Given information:

>> BEGIN

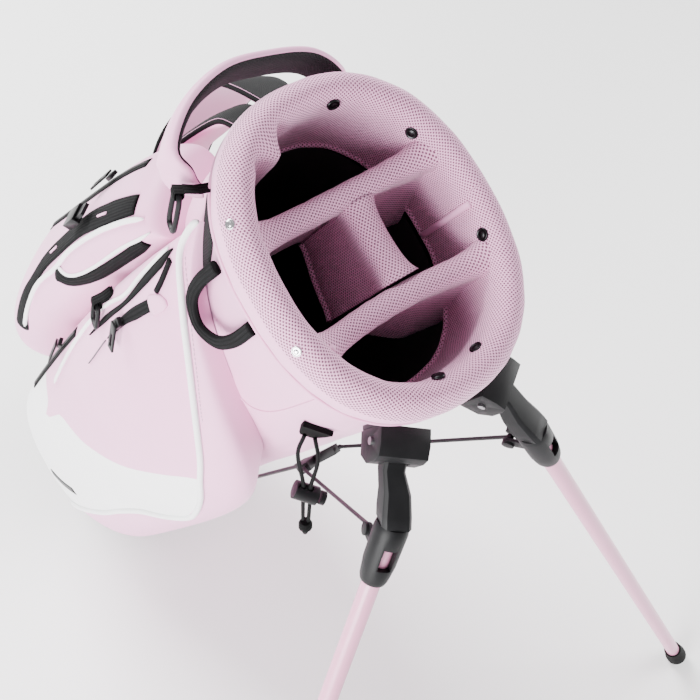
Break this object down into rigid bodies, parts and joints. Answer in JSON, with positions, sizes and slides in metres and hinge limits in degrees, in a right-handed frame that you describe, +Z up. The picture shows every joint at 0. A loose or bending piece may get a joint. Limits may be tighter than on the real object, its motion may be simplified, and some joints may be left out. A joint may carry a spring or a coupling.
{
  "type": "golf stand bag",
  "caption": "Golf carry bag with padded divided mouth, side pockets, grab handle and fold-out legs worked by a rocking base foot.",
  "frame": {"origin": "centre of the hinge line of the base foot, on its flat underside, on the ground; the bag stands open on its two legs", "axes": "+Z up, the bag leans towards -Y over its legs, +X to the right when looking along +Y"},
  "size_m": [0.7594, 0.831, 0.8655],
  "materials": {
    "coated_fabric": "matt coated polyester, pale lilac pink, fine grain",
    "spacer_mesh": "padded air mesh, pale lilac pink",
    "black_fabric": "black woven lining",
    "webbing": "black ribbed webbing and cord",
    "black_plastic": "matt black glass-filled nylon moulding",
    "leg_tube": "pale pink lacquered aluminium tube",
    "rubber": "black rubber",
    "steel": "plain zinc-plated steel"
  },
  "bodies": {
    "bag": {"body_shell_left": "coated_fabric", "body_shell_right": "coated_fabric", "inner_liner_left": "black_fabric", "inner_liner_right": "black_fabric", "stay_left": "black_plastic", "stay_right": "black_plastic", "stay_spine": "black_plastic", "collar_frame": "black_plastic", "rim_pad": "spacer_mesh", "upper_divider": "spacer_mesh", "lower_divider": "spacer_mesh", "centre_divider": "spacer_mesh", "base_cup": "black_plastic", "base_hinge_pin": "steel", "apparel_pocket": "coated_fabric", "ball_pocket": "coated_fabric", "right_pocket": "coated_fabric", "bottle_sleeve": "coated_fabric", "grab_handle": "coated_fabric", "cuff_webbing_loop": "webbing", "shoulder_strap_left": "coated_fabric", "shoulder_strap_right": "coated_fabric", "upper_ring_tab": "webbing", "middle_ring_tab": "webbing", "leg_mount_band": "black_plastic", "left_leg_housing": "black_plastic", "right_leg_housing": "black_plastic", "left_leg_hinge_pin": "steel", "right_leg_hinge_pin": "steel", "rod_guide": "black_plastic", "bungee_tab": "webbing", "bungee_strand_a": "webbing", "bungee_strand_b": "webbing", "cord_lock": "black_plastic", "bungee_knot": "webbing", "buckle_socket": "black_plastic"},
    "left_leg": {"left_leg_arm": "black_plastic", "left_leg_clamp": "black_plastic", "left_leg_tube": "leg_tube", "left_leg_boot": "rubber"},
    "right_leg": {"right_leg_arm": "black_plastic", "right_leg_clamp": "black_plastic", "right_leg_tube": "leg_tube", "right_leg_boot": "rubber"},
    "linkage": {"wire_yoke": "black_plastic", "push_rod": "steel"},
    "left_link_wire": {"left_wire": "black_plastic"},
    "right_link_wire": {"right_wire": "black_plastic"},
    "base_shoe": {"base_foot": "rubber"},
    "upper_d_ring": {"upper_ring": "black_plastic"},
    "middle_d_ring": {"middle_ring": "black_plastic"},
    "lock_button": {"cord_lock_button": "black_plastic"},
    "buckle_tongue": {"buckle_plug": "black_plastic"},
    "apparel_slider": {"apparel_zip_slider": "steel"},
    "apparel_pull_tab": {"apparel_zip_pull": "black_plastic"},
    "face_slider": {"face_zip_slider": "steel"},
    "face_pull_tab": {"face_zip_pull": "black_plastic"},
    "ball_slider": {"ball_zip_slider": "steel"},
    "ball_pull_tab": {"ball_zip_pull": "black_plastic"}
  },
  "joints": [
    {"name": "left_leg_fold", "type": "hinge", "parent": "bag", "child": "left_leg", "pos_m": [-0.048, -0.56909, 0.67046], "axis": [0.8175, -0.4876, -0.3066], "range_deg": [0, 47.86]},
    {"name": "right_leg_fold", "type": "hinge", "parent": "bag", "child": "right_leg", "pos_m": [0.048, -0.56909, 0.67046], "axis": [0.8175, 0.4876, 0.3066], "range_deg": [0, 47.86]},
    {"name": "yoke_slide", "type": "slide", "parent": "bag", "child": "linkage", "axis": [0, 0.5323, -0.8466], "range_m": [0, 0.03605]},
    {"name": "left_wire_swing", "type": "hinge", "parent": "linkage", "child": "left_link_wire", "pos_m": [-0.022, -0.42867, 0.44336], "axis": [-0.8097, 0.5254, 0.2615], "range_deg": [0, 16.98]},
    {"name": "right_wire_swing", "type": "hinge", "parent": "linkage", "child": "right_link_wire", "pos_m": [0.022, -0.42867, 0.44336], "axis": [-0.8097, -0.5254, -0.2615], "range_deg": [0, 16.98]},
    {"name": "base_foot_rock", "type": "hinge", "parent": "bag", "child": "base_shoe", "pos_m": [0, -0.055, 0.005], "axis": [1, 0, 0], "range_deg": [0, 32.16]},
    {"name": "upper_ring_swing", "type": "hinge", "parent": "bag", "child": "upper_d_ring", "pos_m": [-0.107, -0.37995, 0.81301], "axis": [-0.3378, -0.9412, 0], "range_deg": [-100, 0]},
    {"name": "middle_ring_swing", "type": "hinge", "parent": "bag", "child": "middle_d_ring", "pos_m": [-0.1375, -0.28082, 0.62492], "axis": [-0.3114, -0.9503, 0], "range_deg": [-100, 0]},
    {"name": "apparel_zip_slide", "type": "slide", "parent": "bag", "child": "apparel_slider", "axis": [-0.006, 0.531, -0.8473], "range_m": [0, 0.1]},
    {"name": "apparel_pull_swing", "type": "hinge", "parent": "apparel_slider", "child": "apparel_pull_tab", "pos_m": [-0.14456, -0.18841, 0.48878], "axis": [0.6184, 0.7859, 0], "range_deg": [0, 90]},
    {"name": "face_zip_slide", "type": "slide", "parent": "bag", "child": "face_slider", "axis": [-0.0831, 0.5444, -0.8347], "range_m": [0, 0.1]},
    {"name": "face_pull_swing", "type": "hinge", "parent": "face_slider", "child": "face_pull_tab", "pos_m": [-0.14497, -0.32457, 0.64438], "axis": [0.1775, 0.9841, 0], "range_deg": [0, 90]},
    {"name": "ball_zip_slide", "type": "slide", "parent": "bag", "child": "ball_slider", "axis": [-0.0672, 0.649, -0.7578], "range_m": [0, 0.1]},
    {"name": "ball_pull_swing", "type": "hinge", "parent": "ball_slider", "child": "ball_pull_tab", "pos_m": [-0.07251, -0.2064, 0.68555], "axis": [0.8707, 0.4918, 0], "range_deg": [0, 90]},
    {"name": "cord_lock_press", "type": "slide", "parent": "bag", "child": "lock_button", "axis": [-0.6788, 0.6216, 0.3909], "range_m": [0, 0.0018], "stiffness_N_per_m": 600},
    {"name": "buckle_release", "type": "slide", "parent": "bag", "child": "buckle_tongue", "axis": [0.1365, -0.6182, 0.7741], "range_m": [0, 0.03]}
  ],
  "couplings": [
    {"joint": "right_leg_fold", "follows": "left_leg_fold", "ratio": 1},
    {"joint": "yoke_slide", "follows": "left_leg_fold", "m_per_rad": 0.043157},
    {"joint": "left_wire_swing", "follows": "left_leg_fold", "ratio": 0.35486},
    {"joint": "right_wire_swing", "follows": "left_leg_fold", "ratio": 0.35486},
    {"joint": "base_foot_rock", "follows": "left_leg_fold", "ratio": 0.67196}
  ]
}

>> END

Task instructions: Extract each line of the material exactly as it stands.

Result:
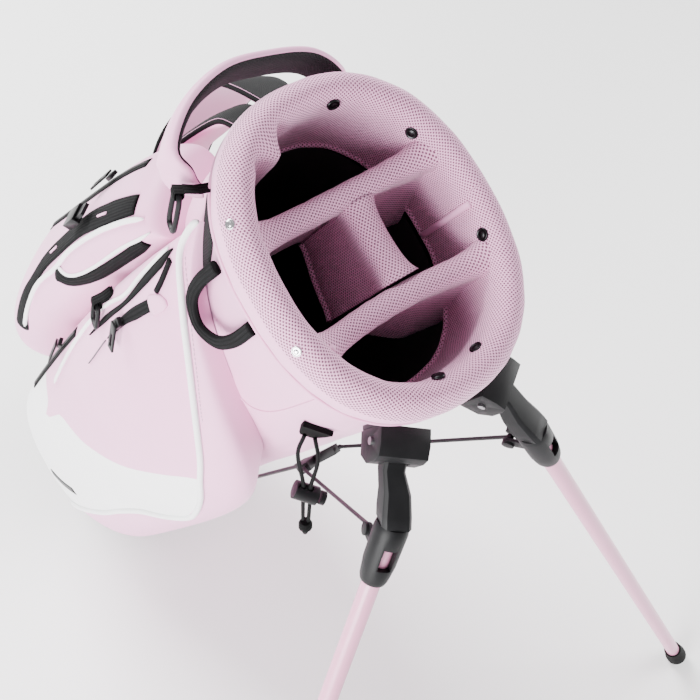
Break this object down into rigid bodies, parts and joints. Answer in JSON, with positions, sizes and slides in metres and hinge limits in degrees, in a right-handed frame that you describe, +Z up. The picture shows every joint at 0. A loose or bending piece may get a joint. Limits may be tighter than on the real object, its motion may be simplified, and some joints may be left out. A joint may carry a spring or a coupling.
{
  "type": "golf stand bag",
  "caption": "Golf carry bag with padded divided mouth, side pockets, grab handle and fold-out legs worked by a rocking base foot.",
  "frame": {"origin": "centre of the hinge line of the base foot, on its flat underside, on the ground; the bag stands open on its two legs", "axes": "+Z up, the bag leans towards -Y over its legs, +X to the right when looking along +Y"},
  "size_m": [0.7594, 0.831, 0.8655],
  "materials": {
    "coated_fabric": "matt coated polyester, pale lilac pink, fine grain",
    "spacer_mesh": "padded air mesh, pale lilac pink",
    "black_fabric": "black woven lining",
    "webbing": "black ribbed webbing and cord",
    "black_plastic": "matt black glass-filled nylon moulding",
    "leg_tube": "pale pink lacquered aluminium tube",
    "rubber": "black rubber",
    "steel": "plain zinc-plated steel"
  },
  "bodies": {
    "bag": {"body_shell_left": "coated_fabric", "body_shell_right": "coated_fabric", "inner_liner_left": "black_fabric", "inner_liner_right": "black_fabric", "stay_left": "black_plastic", "stay_right": "black_plastic", "stay_spine": "black_plastic", "collar_frame": "black_plastic", "rim_pad": "spacer_mesh", "upper_divider": "spacer_mesh", "lower_divider": "spacer_mesh", "centre_divider": "spacer_mesh", "base_cup": "black_plastic", "base_hinge_pin": "steel", "apparel_pocket": "coated_fabric", "ball_pocket": "coated_fabric", "right_pocket": "coated_fabric", "bottle_sleeve": "coated_fabric", "grab_handle": "coated_fabric", "cuff_webbing_loop": "webbing", "shoulder_strap_left": "coated_fabric", "shoulder_strap_right": "coated_fabric", "upper_ring_tab": "webbing", "middle_ring_tab": "webbing", "leg_mount_band": "black_plastic", "left_leg_housing": "black_plastic", "right_leg_housing": "black_plastic", "left_leg_hinge_pin": "steel", "right_leg_hinge_pin": "steel", "rod_guide": "black_plastic", "bungee_tab": "webbing", "bungee_strand_a": "webbing", "bungee_strand_b": "webbing", "cord_lock": "black_plastic", "bungee_knot": "webbing", "buckle_socket": "black_plastic"},
    "left_leg": {"left_leg_arm": "black_plastic", "left_leg_clamp": "black_plastic", "left_leg_tube": "leg_tube", "left_leg_boot": "rubber"},
    "right_leg": {"right_leg_arm": "black_plastic", "right_leg_clamp": "black_plastic", "right_leg_tube": "leg_tube", "right_leg_boot": "rubber"},
    "linkage": {"wire_yoke": "black_plastic", "push_rod": "steel"},
    "left_link_wire": {"left_wire": "black_plastic"},
    "right_link_wire": {"right_wire": "black_plastic"},
    "base_shoe": {"base_foot": "rubber"},
    "upper_d_ring": {"upper_ring": "black_plastic"},
    "middle_d_ring": {"middle_ring": "black_plastic"},
    "lock_button": {"cord_lock_button": "black_plastic"},
    "buckle_tongue": {"buckle_plug": "black_plastic"},
    "apparel_slider": {"apparel_zip_slider": "steel"},
    "apparel_pull_tab": {"apparel_zip_pull": "black_plastic"},
    "face_slider": {"face_zip_slider": "steel"},
    "face_pull_tab": {"face_zip_pull": "black_plastic"},
    "ball_slider": {"ball_zip_slider": "steel"},
    "ball_pull_tab": {"ball_zip_pull": "black_plastic"}
  },
  "joints": [
    {"name": "left_leg_fold", "type": "hinge", "parent": "bag", "child": "left_leg", "pos_m": [-0.048, -0.56909, 0.67046], "axis": [0.8175, -0.4876, -0.3066], "range_deg": [0, 47.86]},
    {"name": "right_leg_fold", "type": "hinge", "parent": "bag", "child": "right_leg", "pos_m": [0.048, -0.56909, 0.67046], "axis": [0.8175, 0.4876, 0.3066], "range_deg": [0, 47.86]},
    {"name": "yoke_slide", "type": "slide", "parent": "bag", "child": "linkage", "axis": [0, 0.5323, -0.8466], "range_m": [0, 0.03605]},
    {"name": "left_wire_swing", "type": "hinge", "parent": "linkage", "child": "left_link_wire", "pos_m": [-0.022, -0.42867, 0.44336], "axis": [-0.8097, 0.5254, 0.2615], "range_deg": [0, 16.98]},
    {"name": "right_wire_swing", "type": "hinge", "parent": "linkage", "child": "right_link_wire", "pos_m": [0.022, -0.42867, 0.44336], "axis": [-0.8097, -0.5254, -0.2615], "range_deg": [0, 16.98]},
    {"name": "base_foot_rock", "type": "hinge", "parent": "bag", "child": "base_shoe", "pos_m": [0, -0.055, 0.005], "axis": [1, 0, 0], "range_deg": [0, 32.16]},
    {"name": "upper_ring_swing", "type": "hinge", "parent": "bag", "child": "upper_d_ring", "pos_m": [-0.107, -0.37995, 0.81301], "axis": [-0.3378, -0.9412, 0], "range_deg": [-100, 0]},
    {"name": "middle_ring_swing", "type": "hinge", "parent": "bag", "child": "middle_d_ring", "pos_m": [-0.1375, -0.28082, 0.62492], "axis": [-0.3114, -0.9503, 0], "range_deg": [-100, 0]},
    {"name": "apparel_zip_slide", "type": "slide", "parent": "bag", "child": "apparel_slider", "axis": [-0.006, 0.531, -0.8473], "range_m": [0, 0.1]},
    {"name": "apparel_pull_swing", "type": "hinge", "parent": "apparel_slider", "child": "apparel_pull_tab", "pos_m": [-0.14456, -0.18841, 0.48878], "axis": [0.6184, 0.7859, 0], "range_deg": [0, 90]},
    {"name": "face_zip_slide", "type": "slide", "parent": "bag", "child": "face_slider", "axis": [-0.0831, 0.5444, -0.8347], "range_m": [0, 0.1]},
    {"name": "face_pull_swing", "type": "hinge", "parent": "face_slider", "child": "face_pull_tab", "pos_m": [-0.14497, -0.32457, 0.64438], "axis": [0.1775, 0.9841, 0], "range_deg": [0, 90]},
    {"name": "ball_zip_slide", "type": "slide", "parent": "bag", "child": "ball_slider", "axis": [-0.0672, 0.649, -0.7578], "range_m": [0, 0.1]},
    {"name": "ball_pull_swing", "type": "hinge", "parent": "ball_slider", "child": "ball_pull_tab", "pos_m": [-0.07251, -0.2064, 0.68555], "axis": [0.8707, 0.4918, 0], "range_deg": [0, 90]},
    {"name": "cord_lock_press", "type": "slide", "parent": "bag", "child": "lock_button", "axis": [-0.6788, 0.6216, 0.3909], "range_m": [0, 0.0018], "stiffness_N_per_m": 600},
    {"name": "buckle_release", "type": "slide", "parent": "bag", "child": "buckle_tongue", "axis": [0.1365, -0.6182, 0.7741], "range_m": [0, 0.03]}
  ],
  "couplings": [
    {"joint": "right_leg_fold", "follows": "left_leg_fold", "ratio": 1},
    {"joint": "yoke_slide", "follows": "left_leg_fold", "m_per_rad": 0.043157},
    {"joint": "left_wire_swing", "follows": "left_leg_fold", "ratio": 0.35486},
    {"joint": "right_wire_swing", "follows": "left_leg_fold", "ratio": 0.35486},
    {"joint": "base_foot_rock", "follows": "left_leg_fold", "ratio": 0.67196}
  ]
}